Oakham Town Council Still Think Laws Don't apply to them and employ a self employed Clerk Malcolm Plumb
The law is very clear and the council continues to ignore it.
The council first broke the law when it employed self employed administrator
Tracy Haliday. When I raised that issue The then Chairman Cllr Adam Lowe said
it would be sorted.
This week we have been given a copy of the internal audit report which states
are temp clerk is self employed.
The council has been mislead by the then chairman Adam Lowe.
We have always been told we were employing the clerk.
I have written to the council and will raise my concern at next weeks special
I have read the internal audit report and I am shocked to read the Locum Clerk is self employed.
The council is fully aware that it is unlawful for us to employ self employed Clerks or staff.

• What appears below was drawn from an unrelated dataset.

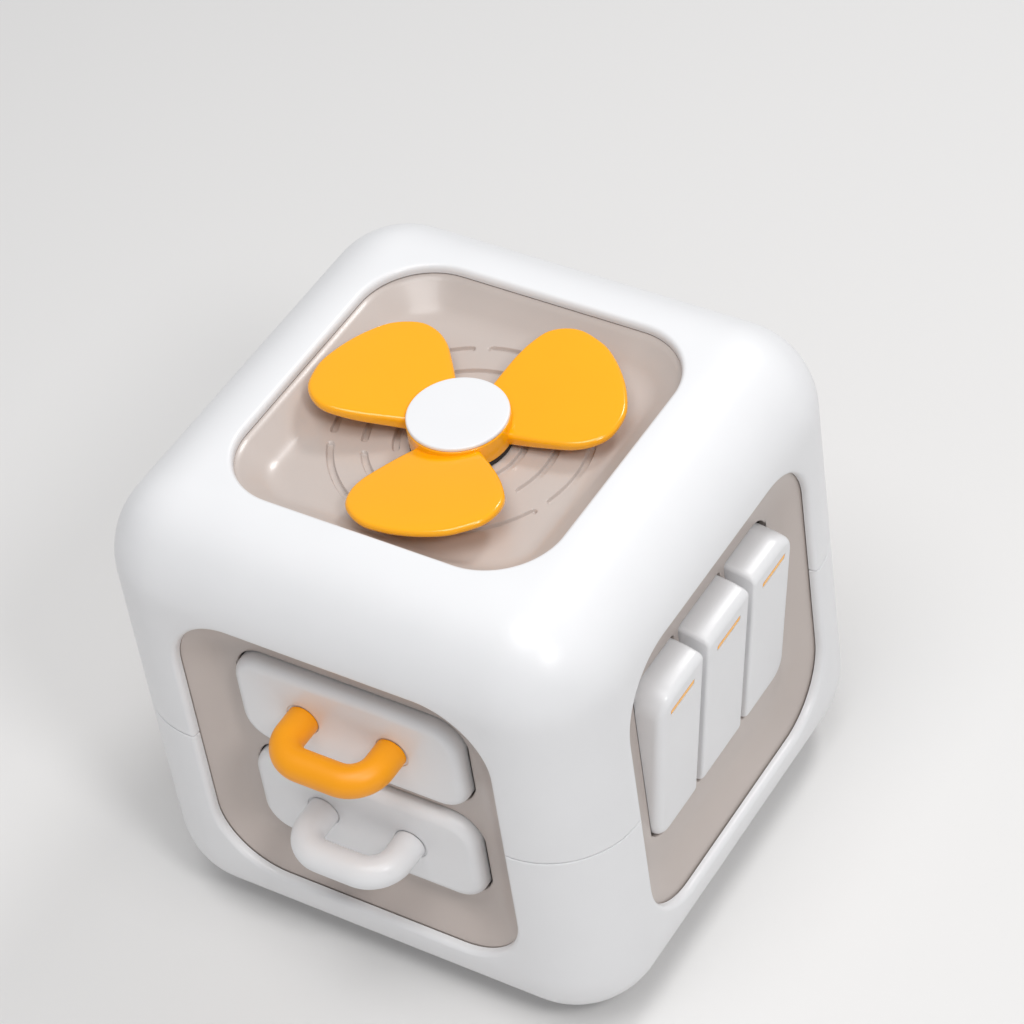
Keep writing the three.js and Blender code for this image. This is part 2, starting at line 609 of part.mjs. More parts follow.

I thought it was only the temp admin was self employed and The then Chairman Adam Lowe
said it was being sorted.
It has been unlawful for any clerk to be self employed since 2011
New guidance says self-employment cannot be considered
Parish clerks will no longer be considered by HMRC to be self-employed and must be subject to PAYE. Guidance in Employment Income Manual EIM67320 had stated it was acceptable practice to treat payments received from the parish council as self-employed income
The Revenue says its view was based on the premise that payments to clerks fell below the PAYE tax threshold – but the department is now aware that many individuals’ earnings are above the thresholds of PAYE and National Insurance (NI) contributions.
New guidance has been issued on the tax treatment of parish clerks. It states that as a parish clerk is an office holder, income arising from the position is subject to PAYE, meaning a clerk
• can never be considered self-employed for tax or NI purposes
• must not be paid gross; and
• must be taxed under PAYE.
Parish councils must register as an employer with the taxman and operate PAYE on the income earned by clerks. The new guidance adds that ‘any previous agreements with HMRC or the former Inland Revenue under which the clerk was paid gross or was treated as self-employed are void, as are any “inherited arrangements” under which a clerk’s income is not subjected to PAYE’.
To ensure a correct tax code is issued, HMRC must be advised – usually via form P46 – if a clerk has other income.
The department says it will carry out checks to ascertain whether councils are operating PAYE on clerks. They will be undertaken in the tax year starting 6 April 2011.
The guidance in EIM67320 has been removed and should no longer be followed.